→ **Records supplied**
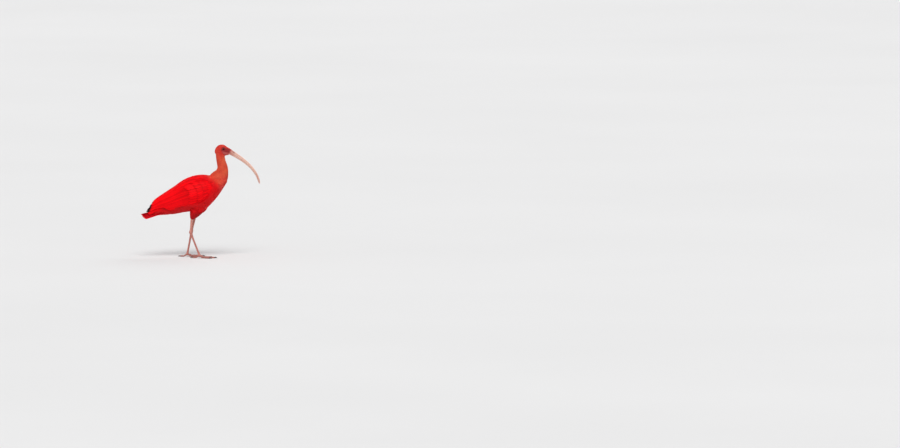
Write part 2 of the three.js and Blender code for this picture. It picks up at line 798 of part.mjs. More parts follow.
function clawForm(leg, toe) {
  const heading = toeHeading(leg, toe);
  const across = new THREE.Vector3(0, 0, 1).cross(heading);
  const end = vector(leg.ankle).addScaledVector(heading, toe.length + 1.5 * GAP);
  const line = new THREE.CatmullRomCurve3([
    end.clone().setZ(toe.radius * 0.66),
    end.clone().addScaledVector(heading, CLAW_LENGTH * 0.5).setZ(toe.radius * 0.66 + 0.1),
    end.clone().addScaledVector(heading, CLAW_LENGTH).setZ(0.75),
  ]);
  const root = toe.radius * 0.62;
  const size = (share) => [mix(root * 0.85, CLAW_TIP, share), mix(root, CLAW_TIP, share)];
  return sweep(line, across, size, 4, 6);
}

function aboveFloor(solid) {
  return solid.trimByPlane([0, 0, 1], FLOOR);
}

function buildLeg(leg, bodyRoom) {
  const footAhead = vector(leg.ankle).sub(vector(leg.hock)).normalize();
  const shinAhead = vector(leg.hock).sub(vector(leg.cuff)).normalize();
  const bend = footAhead.clone().add(shinAhead).normalize();
  const thigh = parted(thighForm(leg), vector(leg.cuff).addScaledVector(shinAhead, -0.4), shinAhead)[1];
  const shin = parted(shinForm(leg), vector(leg.cuff).addScaledVector(shinAhead, -0.4), shinAhead)[0];
  const knuckle = sphereAt(leg.hock, HOCK_RADIUS, 10);
  const shank = joined([tarsusForm(leg), knuckle]);
  const ankleSeam = vector(leg.ankle).addScaledVector(footAhead, -1.5);
  const front = TOES.filter((toe) => toe.name !== 'hind');
  const foot = joined([
    sphereAt(leg.ankle, ANKLE_RADIUS, 10),
    ...TOES.map((toe) => toeForm(leg, toe)),
    webForm(leg, front[0], front[1]),
    webForm(leg, front[1], front[2]),
  ]);
  const pieces = {
    [`thigh_${leg.name}`]: largest(thigh.subtract(bodyRoom)),
    [`shin_${leg.name}`]: parted(joined([shin, knuckle]), vector(leg.hock), bend)[1],
    [`tarsus_${leg.name}`]: parted(parted(shank, vector(leg.hock), bend)[0], ankleSeam, footAhead)[1],
    [`foot_${leg.name}`]: aboveFloor(parted(foot, ankleSeam, footAhead)[0]),
  };
  TOES.forEach((toe) => {
    pieces[`claw_${toe.name}_${leg.name}`] = aboveFloor(clawForm(leg, toe));
  });
  return pieces;
}

// The whole bird

function meshOf(name, solid, material) {
  const { vertProperties, triVerts } = largest(solid).getMesh();
  const geometry = new THREE.BufferGeometry();
  geometry.setAttribute('position', new THREE.BufferAttribute(Float32Array.from(vertProperties), 3));
  geometry.setIndex(Array.from(triVerts));
  const mesh = new THREE.Mesh(geometry, material);
  mesh.name = name;
  return mesh;
}

function materialFor(name) {
  if (name.startsWith('claw')) return CLAW_GREY;
  if (/^(shin|tarsus|foot)/.test(name)) return LEG_PINK;
  if (name.startsWith('eye')) return EYE_DARK;
  if (name.endsWith('bill')) return BILL_IVORY;
  if (/^(head|neck)/.test(name)) return VERMILION;
  if (name.startsWith('thigh')) return DEEP_RED;
  return SCARLET;
}

const bodyRoom = joined([torsoForm(GAP), rumpForm(GAP), neckForm(GAP)]);
const solids = {
  ...buildFlesh(),
  upper_bill: billHalf(1).subtract(nostril(1)).subtract(nostril(-1)),
  lower_bill: billHalf(-1),
  eye_left: sphereAt(eyePlace(1), EYE_RADIUS, 12),
  eye_right: sphereAt(eyePlace(-1), EYE_RADIUS, 12),
  wing_left: buildWing(1, bodyRoom),
  wing_right: buildWing(-1, bodyRoom),
  tail: buildTail(),
};
LEGS.forEach((leg) => Object.assign(solids, buildLeg(leg, bodyRoom)));

const ibis = new THREE.Group();
ibis.name = 'scarlet_ibis';
Object.entries(solids).forEach(([name, solid]) => ibis.add(meshOf(name, solid, materialFor(name))));

export default ibis;
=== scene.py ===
# %% [markdown]
# # A scarlet ibis, dressed feather by feather
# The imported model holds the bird's solids at life size: a body cut into named nodes, with the flight and tail
# feathers as coarse vanes. Blender gives it its looks. Each step below says what a piece is on the real bird,
# how it could be made, and why this way was chosen. Lengths are in metres, +X is forward, the way the bill
# points, +Y is the bird's left and +Z is up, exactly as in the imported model, so nothing has to be fitted.

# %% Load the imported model
import math

import bmesh
import bpy
import numpy as np
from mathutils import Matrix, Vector, noise as soft_noise
from mathutils.bvhtree import BVHTree
from mathutils.kdtree import KDTree


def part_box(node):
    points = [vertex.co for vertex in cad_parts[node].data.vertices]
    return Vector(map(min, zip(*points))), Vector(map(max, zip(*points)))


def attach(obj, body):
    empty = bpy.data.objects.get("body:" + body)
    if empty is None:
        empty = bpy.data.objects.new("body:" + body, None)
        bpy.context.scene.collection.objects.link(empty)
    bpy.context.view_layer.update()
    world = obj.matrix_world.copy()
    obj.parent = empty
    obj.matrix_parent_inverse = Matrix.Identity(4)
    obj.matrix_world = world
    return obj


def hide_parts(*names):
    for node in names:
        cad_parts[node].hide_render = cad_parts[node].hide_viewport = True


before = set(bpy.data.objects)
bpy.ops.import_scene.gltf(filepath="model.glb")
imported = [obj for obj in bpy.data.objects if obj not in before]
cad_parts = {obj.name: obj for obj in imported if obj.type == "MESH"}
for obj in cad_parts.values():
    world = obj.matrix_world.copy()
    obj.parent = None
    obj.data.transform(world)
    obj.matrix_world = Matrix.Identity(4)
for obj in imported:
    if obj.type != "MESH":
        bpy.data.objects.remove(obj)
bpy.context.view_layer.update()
MM = 0.001

# %% [markdown]
# ## The camera
# The photo was taken from far away with a long lens: the far leg is no smaller than the near one. A wide
# lens close by would show the same bird with a swollen middle and a shrunken tail. So the camera stands
# thirty metres off, level with the photo's slightly raised viewpoint, and its lens is worked out from how
# many millimetres one pixel covers at the bird. It aims beside the bird, because the bird isn't in the
# photo's middle.

# %% Place the camera
PHOTO_WIDTH = 900  # px
PHOTO_HEIGHT = 448  # px
METRES_PER_PIXEL = 3.3 * MM
ORIGIN_COLUMN = 200.75  # px, where the bird's own zero stands in the photo
GROUND_ROW = 257.5  # px, where its feet stand
CAMERA_DISTANCE = 30.0
CAMERA_SIGHT = 120.0  # nothing beyond this is drawn
CAMERA_ELEVATION = math.radians(5)
SENSOR_WIDTH = 36.0  # mm, as Blender counts sensors and lenses

aim = Vector((
    (PHOTO_WIDTH / 2 - ORIGIN_COLUMN) * METRES_PER_PIXEL,
    0,
    (GROUND_ROW - PHOTO_HEIGHT / 2) * METRES_PER_PIXEL,
))
away = Vector((0, -math.cos(CAMERA_ELEVATION), math.sin(CAMERA_ELEVATION)))
camera = bpy.data.objects.new("camera", bpy.data.cameras.new("camera"))
bpy.context.scene.collection.objects.link(camera)
bpy.context.scene.camera = camera
camera.data.sensor_width = SENSOR_WIDTH
camera.data.lens = SENSOR_WIDTH * CAMERA_DISTANCE / (PHOTO_WIDTH * METRES_PER_PIXEL)
camera.data.clip_end = CAMERA_SIGHT
camera.location = aim + away * CAMERA_DISTANCE
camera.rotation_euler = away.to_track_quat("Z", "Y").to_euler()
print("lens:", round(camera.data.lens, 1), "mm")

# %% [markdown]
# ## Building materials from nodes
# A material is a small network: patterns and stored colours flow through a few steps into one shader.
# Written node by node it would fill pages, so the steps that come back in every material are short
# functions here. Each takes plain numbers or the output of another node, and gives back an output to go on
# with.

# %% Material tools
def start_material(name, values):
    """A material with one shader; `values` are plain numbers and colours for the shader's own sockets."""
    material = bpy.data.materials.new(name)
    material.use_nodes = True
    shader = material.node_tree.nodes["Principled BSDF"]
    for socket, value in values.items():
        shader.inputs[socket].default_value = value
    return material, material.node_tree, shader


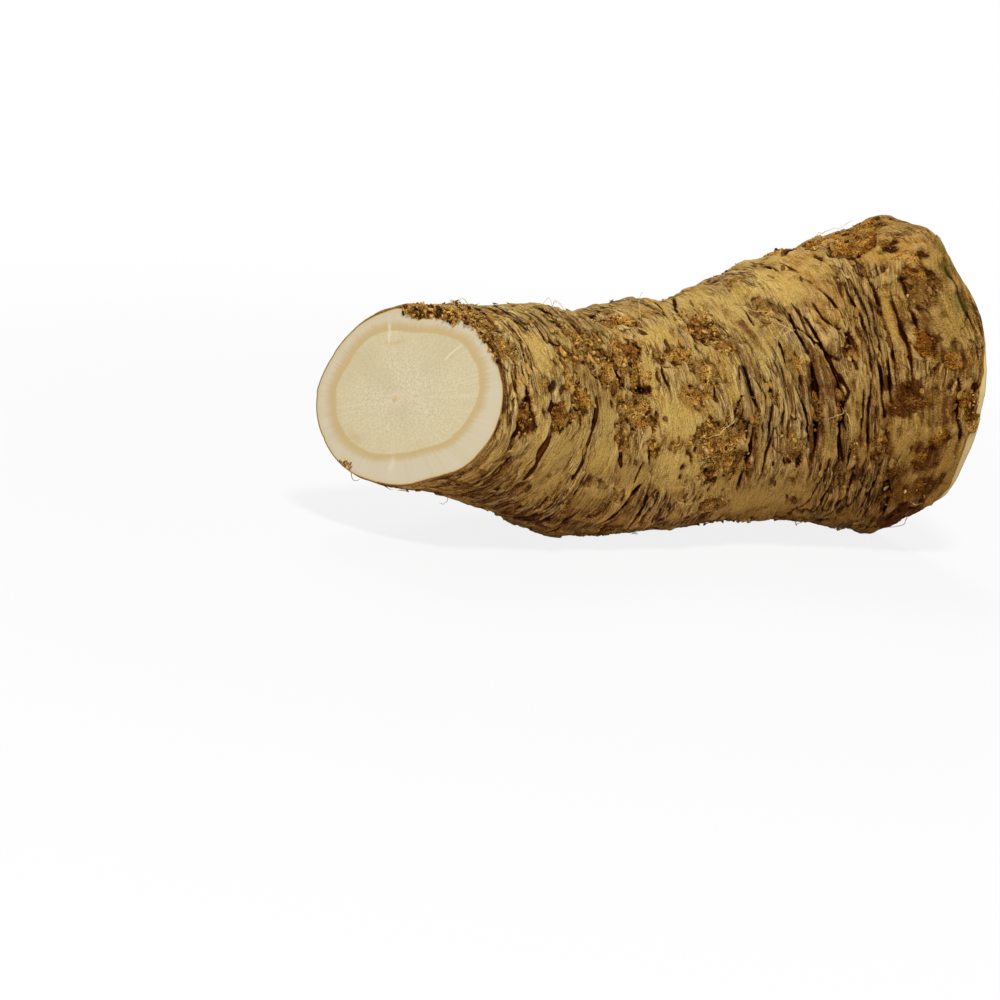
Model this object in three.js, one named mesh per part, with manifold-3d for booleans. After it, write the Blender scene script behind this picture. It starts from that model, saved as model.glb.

→ **Exercise description**
Make an exact transcription of the lines from the line with "const ibis = new THREE.Group();" through the line with "import numpy as np", inclusive, omitting all others.

→ **Response to the exercise**
const ibis = new THREE.Group();
ibis.name = 'scarlet_ibis';
Object.entries(solids).forEach(([name, solid]) => ibis.add(meshOf(name, solid, materialFor(name))));

export default ibis;
=== scene.py ===
# %% [markdown]
# # A scarlet ibis, dressed feather by feather
# The imported model holds the bird's solids at life size: a body cut into named nodes, with the flight and tail
# feathers as coarse vanes. Blender gives it its looks. Each step below says what a piece is on the real bird,
# how it could be made, and why this way was chosen. Lengths are in metres, +X is forward, the way the bill
# points, +Y is the bird's left and +Z is up, exactly as in the imported model, so nothing has to be fitted.

# %% Load the imported model
import math

import bmesh
import bpy
import numpy as np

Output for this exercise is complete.